# EXERCISE REQUIREMENTS
The lines to be copied run from the one containing "base_shell();" to the end of the material below; reproduce them exactly, including both ends, and nothing more.

▽

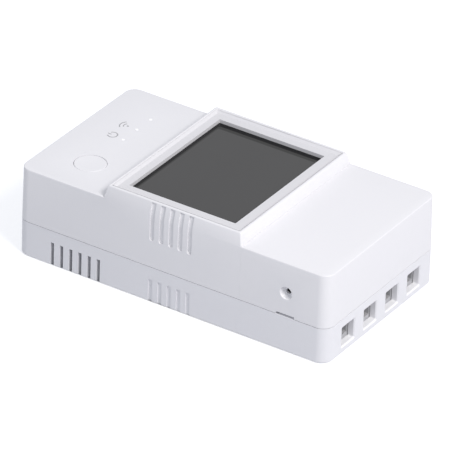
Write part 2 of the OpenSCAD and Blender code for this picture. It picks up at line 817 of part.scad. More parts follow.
// It reaches from the button's flange down to just above the floor of the switch
module switch_plunger() {
    low = panel_z + button_travel + 2 * stack_gap;
    color(black) translate([button_x, button_y, low]) cylinder(d = plunger_d, h = flange_z - low);
}

module light_guide() {
    bar_low = panel_z + led_size.z + 2 * stack_gap;
    end = light_d / 2 + 0.7;
    color([0.97, 0.97, 0.98]) union() {
        block([button_x - light_bar_w / 2, light_first - end, bar_low],
            [button_x + light_bar_w / 2, light_first + 2 * light_pitch + end, roof_z]);
        at_lights() translate([0, 0, roof_z - past]) cylinder(d = light_d, h = roof_t + past);
    }
}

module status_leds() {
    led = led_size;
    color([0.95, 0.93, 0.8]) at_lights()
        block([-led.x / 2, -led.y / 2, panel_z], [led.x / 2, led.y / 2, panel_z + led.z]);
}

module main_board() {
    color(board_green) difference() {
        block([board_x0, -board_w / 2, board_z], [board_x1, board_w / 2, board_top]);
        at_posts() translate([0, 0, board_z - past])
            cylinder(d = case_screw_d + head_play, h = board_t + 2 * past);
        both_sides() block([wall_hole_x - pad_room, wall_hole_span / 2 - pad_room, board_z - past],
            [wall_hole_x + pad_room, body_w, board_top + past]);
    }
}

module relay_case() {
    color([0.12, 0.13, 0.16]) in_relay() difference() {
        slab(relay_w, relay_l, relay_h, relay_wall, 0);
        slab(relay_w - 2 * relay_wall, relay_l - 2 * relay_wall, relay_h, relay_wall / 2, -relay_wall);
    }
}

module relay_base() {
    play = 2 * relay_wall + stack_gap;
    color([0.2, 0.2, 0.23]) in_relay() slab(relay_w - play, relay_l - play, relay_base_t, relay_wall / 2, 0);
}

// Winding between two flanges, with the pole standing out at one end
module relay_coil() {
    cheek_t = 0.8;
    color([0.75, 0.38, 0.16]) in_relay() translate([0, coil_y0, coil_z]) rotate([-90, 0, 0]) union() {
        cylinder(r = coil_r, h = coil_l);
        for (z = [0, coil_l - cheek_t]) translate([0, 0, z]) cylinder(r = coil_r + coil_flange, h = cheek_t);
        translate([0, 0, coil_l]) cylinder(r = 0.65 * coil_r, h = pole_l);
    }
}

module relay_yoke() {
    y0 = coil_y0 - yoke_t - stack_gap / 2;
    color(steel) in_relay() union() {
        block([-yoke_w / 2, y0, relay_base_t], [yoke_w / 2, y0 + yoke_t, yoke_top]);
        block([-yoke_w / 2, y0, yoke_top - yoke_t], [yoke_w / 2, armature_y - yoke_gap, yoke_top]);
    }
}

// Hinged plate with the moving contact on a blade
module relay_armature() {
    y1 = armature_y + armature_t;
    color(steel) in_relay() union() {
        block([-yoke_w / 2, armature_y, armature_low], [yoke_w / 2, y1, armature_top]);
        block([-yoke_w / 2, y1, armature_low], [blade_x1, y1 + blade_t, armature_low + 2 * contact_d]);
        translate([contact_x, y1, contact_z]) rotate([90, 0, 0]) cylinder(d = contact_d, h = rivet_h);
    }
}

// Fixed contact on its post, one contact gap from the moving one
module relay_contacts() {
    post = [1.2, 0.7];
    y = armature_y + armature_t - rivet_h - pole_gap + 0.1;
    color(brass) in_relay() union() {
        block([contact_x - post.x / 2, y - rivet_h / 2 - post.y, relay_base_t],
            [contact_x + post.x / 2, y - rivet_h / 2, contact_z + contact_d / 4]);
        translate([contact_x, y, contact_z]) rotate([90, 0, 0]) cylinder(d = contact_d, h = rivet_h / 2);
    }
}

// One moulding with a deep pocket for each cage and a web under each screw's head
module terminal_housing() {
    mid = (housing_x0 + housing_x1) / 2;
    color([0.78, 0.79, 0.8]) difference() {
        translate([mid, 0, 0])
            slab(housing_x1 - housing_x0, housing_w, housing_top - floor_t, window_corner_r, floor_t);
        for (i = [0 : terminal_n - 1]) translate([0, terminal_y(i), 0]) {
            block([cage_x - pocket_l / 2, -pocket_w / 2, floor_t - past],
                [cage_x + pocket_l / 2, pocket_w / 2, web_z]);
            block([cage_x, cage_t - cage_w / 2, cage_low + cage_t],
                [housing_x1 + past, cage_w / 2 - cage_t, tongue_z]);
            block([housing_x0 - past, -tongue_w / 2, tongue_z], [cage_x, tongue_w / 2, tongue_top]);
            translate([cage_x, 0, web_z - past]) cylinder(d = screw_d + head_play, h = web_t + 2 * past);
            translate([cage_x, 0, web_z + web_t]) cylinder(d = screw_head_d + head_play, h = housing_top);
        }
    }
}

// Strips that run from over the wire into the housing and down to the main board
module terminal_tongues() {
    color(brass) for (i = [0 : terminal_n - 1]) translate([0, terminal_y(i), 0]) union() {
        block([leg_x, -tongue_w / 2, tongue_z],
            [cage_x + cage_l / 2 - 2 * cage_gap, tongue_w / 2, tongue_top]);
        block([leg_x, -leg_w / 2, board_top], [leg_x + tongue_t, leg_w / 2, tongue_z + sliver]);
    }
}

// Combination head: one long slot crossed by a short one
module terminal_screw(i) {
    chamfer = 0.5;
    cross_l = 4;
    head_top = head_z + screw_head_h;
    color(steel) translate([cage_x, terminal_y(i), 0]) difference() {
        union() {
            translate([0, 0, tongue_top + screw_play]) cylinder(d = screw_d, h = head_z - tongue_top);
            translate([0, 0, head_z]) rotate_extrude() polygon([[0, 0], [screw_head_d / 2, 0],
                [screw_head_d / 2, screw_head_h - chamfer], [screw_head_d / 2 - chamfer, screw_head_h],
                [0, screw_head_h]]);
        }
        block([-screw_head_d, -slot_w / 2, head_top - slot_depth],
            [screw_head_d, slot_w / 2, head_top + past]);
        block([-slot_w / 2, -cross_l / 2, head_top - slot_depth], [slot_w / 2, cross_l / 2, head_top + past]);
    }
}

// Box clamp: an open frame with a thick threaded bar at the top
module clamp_cage(i) {
    color(steel) translate([cage_x, terminal_y(i), 0]) difference() {
        slab(cage_l, cage_w, bar_top - cage_low, 2 * cage_gap, cage_low);
        block([-cage_l, cage_t - cage_w / 2, cage_low + cage_t], [cage_l, cage_w / 2 - cage_t, bar_z]);
        translate([0, 0, bar_z - past]) cylinder(r = screw_d / 2 + thread_gap, h = cage_bar_h + 2 * past);
    }
}

// Upright bobbin on a foot, with a flat core round it
module transformer() {
    foot_h = 3;
    cheek_t = 1.2;
    cheek_lap = 1.7;
    top = transformer_size.z - 0.8;
    core_l = transformer_size.x - 1;
    w = transformer_size.y;
    color([0.85, 0.72, 0.2]) on_board(transformer_at) union() {
        block([-transformer_size.x / 2, -w / 2, 0], [transformer_size.x / 2, w / 2, foot_h]);
        for (z = [foot_h, top - cheek_t]) block([-core_l / 3, -w / 2, z], [core_l / 3, w / 2, z + cheek_t]);
        block([-core_l / 2, -core_w / 2, foot_h], [core_l / 2, core_w / 2, transformer_size.z]);
        translate([0, 0, foot_h + cheek_t]) cylinder(d = w - 2 * cheek_lap, h = top - foot_h - 2 * cheek_t);
    }
}

module choke() {
    cheek_t = 1.2;
    color([0.16, 0.16, 0.17]) on_board(choke_at) union() {
        cylinder(d = choke_d - 2 * coil_flange, h = choke_h);
        for (z = [0, choke_h - cheek_t]) translate([0, 0, z]) cylinder(d = choke_d, h = cheek_t);
    }
}

// Two cans with a crimped groove near the foot
module smoothing_capacitors() {
    r = can_d / 2;
    crimp = 0.25;
    color([0.15, 0.2, 0.33]) for (i = [0, 1])
        on_board([can_at.x, can_at.y - i * (can_d + part_gap)]) rotate_extrude()
            polygon([[0, 0], [r, 0], [r, 1], [r - crimp, 1 + crimp], [r, 1 + 2 * crimp],
                [r, can_h - crimp], [r - crimp, can_h], [0, can_h]]);
}

module film_capacitor() {
    color([0.86, 0.7, 0.25]) on_board(film_at) slab(film_size.x, film_size.y, film_size.z, 0.5, 0);
}

// Upright disc on two leads that stand at its two faces
module varistor() {
    lift = 1.6;
    lead_t = 0.8;
    z = varistor_d / 2 + lift;
    color([0.15, 0.35, 0.6]) on_board(varistor_at) union() {
        translate([0, 0, z]) rotate([90, 0, 0]) cylinder(d = varistor_d, h = varistor_t, center = true);
        for (s = [-1, 1]) translate([s * varistor_d / 4, s * varistor_t / 4, z / 2])
            cube([lead_t, lead_t, z], center = true);
    }
}

module fuse() {
    cap_l = 2.2;
    tube_d = fuse_d - 0.6;
    lead_t = 0.8;
    z = fuse_d / 2 + 0.3;
    color([0.82, 0.83, 0.82]) on_board(fuse_at) translate([0, 0, z]) rotate([0, 90, 0]) union() {
        cylinder(d = tube_d, h = fuse_l - cap_l, center = true);
        for (s = [-1, 1]) translate([0, 0, s * (fuse_l - cap_l) / 2]) {
            cylinder(d = fuse_d, h = cap_l, center = true);
            block([0, -lead_t / 2, -lead_t / 2], [z, lead_t / 2, lead_t / 2]);
        }
    }
}

module rectifier() {
    size = rectifier_size;
    tab = [1, 0.8 * size.y, 0.4];
    color(black) on_board(rectifier_at) union() {
        slab(size.x, size.y, size.z, 0.3, 0);
        block([-size.x / 2 - tab.x, -tab.y / 2, 0], [size.x / 2 + tab.x, tab.y / 2, tab.z]);
    }
}

// Bridge of resistance strip between two soldered feet
module shunt() {
    foot_h = 1;
    foot_l = 2.8;
    bend_y = shunt_l / 2 - foot_l;
    half_w = shunt_w / 2 - 0.2;
    color([0.62, 0.5, 0.42]) on_board([shunt_x, 0]) union() {
        both_sides() {
            block([-shunt_w / 2, bend_y, 0], [shunt_w / 2, shunt_l / 2, foot_h]);
            block([-half_w, bend_y - strip_t / 2, 0], [half_w, bend_y + strip_t / 2, shunt_h]);
        }
        block([-half_w, -bend_y, shunt_h - strip_t], [half_w, bend_y, shunt_h]);
    }
}

module metering_chip() {
    lead = [0.4, 2, 0.4];
    lift = 0.2;
    leads = floor((chip_size.x - lead.x) / lead_pitch);
    color(black) on_board(chip_at) union() {
        slab(chip_size.x, chip_size.y, chip_size.z - lift, lift, lift);
        for (i = [0 : leads - 1], y = [-1, 1] * chip_size.y / 2)
            translate([(i - (leads - 1) / 2) * lead_pitch, y, lead.z / 2]) cube(lead, center = true);
    }
}

module radio_board() {
    color([0.1, 0.14, 0.2]) on_board(radio_at) slab(radio_size.x, radio_size.y, radio_size.z, 0.3, 0);
}

// Pressed can on the radio board: it leaves the aerial's end free
module radio_shield() {
    margin = 0.9;
    aerial_l = 3.4;
    color(steel) on_board(radio_at) translate([aerial_l / 2 - margin / 2, 0, 0])
        slab(radio_size.x - aerial_l - margin, radio_size.y - 2 * margin, shield_h, 0.4, radio_size.z);
}

module header_socket() {
    color(black) on_board(socket_at) slab(socket_size.x, socket_size.y, socket_size.z, 0.2, 0);
}

// Pin carrier under the panel board, with its pins standing on the socket
module header_pins() {
    carrier_h = 2.5;
    pins = floor(socket_size.x / pin_pitch);
    rise = panel_low - board_top - socket_size.z;
    color(brass) on_board([socket_at.x, socket_at.y]) translate([0, 0, socket_size.z]) union() {
        slab(socket_size.x, socket_size.y, carrier_h, 0.2, rise - carrier_h);
        for (i = [0 : pins - 1], s = [-1, 1])
            translate([(i - (pins - 1) / 2) * pin_pitch, s * pin_pitch / 2, rise / 2])
                cube([pin_t, pin_t, rise], center = true);
    }
}

// Case screws, driven from below through the tray and the main board into the cover's posts
module case_screws() {
    recess_l = 3;
    recess_w = 0.7;
    z0 = head_recess - case_head_h;
    color(steel) at_posts() difference() {
        union() {
            translate([0, 0, z0]) cylinder(d = case_head_d, h = case_head_h);
            translate([0, 0, head_recess - sliver]) cylinder(d = case_screw_d, h = case_screw_l);
        }
        for (a = [0, 90]) rotate(a)
            block([-recess_l / 2, -recess_w / 2, -past], [recess_l / 2, recess_w / 2, z0 + case_head_h / 2]);
    }
}

module panel_screws() {
    color(steel) at_panel_screws() union() {
        translate([0, 0, panel_low - panel_head_h]) cylinder(d = panel_head_d, h = panel_head_h);
        translate([0, 0, panel_low - sliver]) cylinder(d = panel_screw_d, h = panel_screw_l);
    }
}

base_shell();
main_cover();
terminal_cover();
display_frame();
display_lens();
lcd_panel();
lcd_backlight();
panel_board();
button_cap();
switch_body();
switch_plunger();
light_guide();
status_leds();
main_board();
relay_case();
relay_base();
relay_coil();
relay_yoke();
relay_armature();
relay_contacts();
terminal_housing();
terminal_tongues();
terminal_screw(0);  // terminal_screw_1
terminal_screw(1);  // terminal_screw_2
terminal_screw(2);  // terminal_screw_3
terminal_screw(3);  // terminal_screw_4
clamp_cage(0);  // clamp_cage_1
clamp_cage(1);  // clamp_cage_2
clamp_cage(2);  // clamp_cage_3
clamp_cage(3);  // clamp_cage_4
transformer();
choke();
smoothing_capacitors();
film_capacitor();
varistor();
fuse();
rectifier();
shunt();
metering_chip();
radio_board();
radio_shield();
header_socket();
header_pins();
case_screws();
panel_screws();
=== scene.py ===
import json
import math
import bmesh
import bpy
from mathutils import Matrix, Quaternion, Vector


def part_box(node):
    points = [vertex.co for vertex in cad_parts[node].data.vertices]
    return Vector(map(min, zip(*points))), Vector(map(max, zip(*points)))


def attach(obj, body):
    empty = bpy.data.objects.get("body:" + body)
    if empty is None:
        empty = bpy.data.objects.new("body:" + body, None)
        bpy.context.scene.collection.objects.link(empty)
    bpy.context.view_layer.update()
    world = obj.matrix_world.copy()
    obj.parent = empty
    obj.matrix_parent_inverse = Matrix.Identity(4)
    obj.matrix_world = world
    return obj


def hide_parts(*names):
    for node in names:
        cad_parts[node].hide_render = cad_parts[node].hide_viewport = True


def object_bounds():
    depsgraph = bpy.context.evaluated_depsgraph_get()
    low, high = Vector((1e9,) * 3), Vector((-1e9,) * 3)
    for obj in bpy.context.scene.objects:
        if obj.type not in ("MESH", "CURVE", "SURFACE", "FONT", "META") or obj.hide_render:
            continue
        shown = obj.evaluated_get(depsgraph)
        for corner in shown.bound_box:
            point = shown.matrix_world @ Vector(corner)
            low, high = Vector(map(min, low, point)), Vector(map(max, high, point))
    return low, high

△

# OUTPUT OF THE EXERCISE
base_shell();
main_cover();
terminal_cover();
display_frame();
display_lens();
lcd_panel();
lcd_backlight();
panel_board();
button_cap();
switch_body();
switch_plunger();
light_guide();
status_leds();
main_board();
relay_case();
relay_base();
relay_coil();
relay_yoke();
relay_armature();
relay_contacts();
terminal_housing();
terminal_tongues();
terminal_screw(0);  // terminal_screw_1
terminal_screw(1);  // terminal_screw_2
terminal_screw(2);  // terminal_screw_3
terminal_screw(3);  // terminal_screw_4
clamp_cage(0);  // clamp_cage_1
clamp_cage(1);  // clamp_cage_2
clamp_cage(2);  // clamp_cage_3
clamp_cage(3);  // clamp_cage_4
transformer();
choke();
smoothing_capacitors();
film_capacitor();
varistor();
fuse();
rectifier();
shunt();
metering_chip();
radio_board();
radio_shield();
header_socket();
header_pins();
case_screws();
panel_screws();
=== scene.py ===
import json
import math
import bmesh
import bpy
from mathutils import Matrix, Quaternion, Vector


def part_box(node):
    points = [vertex.co for vertex in cad_parts[node].data.vertices]
    return Vector(map(min, zip(*points))), Vector(map(max, zip(*points)))


def attach(obj, body):
    empty = bpy.data.objects.get("body:" + body)
    if empty is None:
        empty = bpy.data.objects.new("body:" + body, None)
        bpy.context.scene.collection.objects.link(empty)
    bpy.context.view_layer.update()
    world = obj.matrix_world.copy()
    obj.parent = empty
    obj.matrix_parent_inverse = Matrix.Identity(4)
    obj.matrix_world = world
    return obj


def hide_parts(*names):
    for node in names:
        cad_parts[node].hide_render = cad_parts[node].hide_viewport = True


def object_bounds():
    depsgraph = bpy.context.evaluated_depsgraph_get()
    low, high = Vector((1e9,) * 3), Vector((-1e9,) * 3)
    for obj in bpy.context.scene.objects:
        if obj.type not in ("MESH", "CURVE", "SURFACE", "FONT", "META") or obj.hide_render:
            continue
        shown = obj.evaluated_get(depsgraph)
        for corner in shown.bound_box:
            point = shown.matrix_world @ Vector(corner)
            low, high = Vector(map(min, low, point)), Vector(map(max, high, point))
    return low, high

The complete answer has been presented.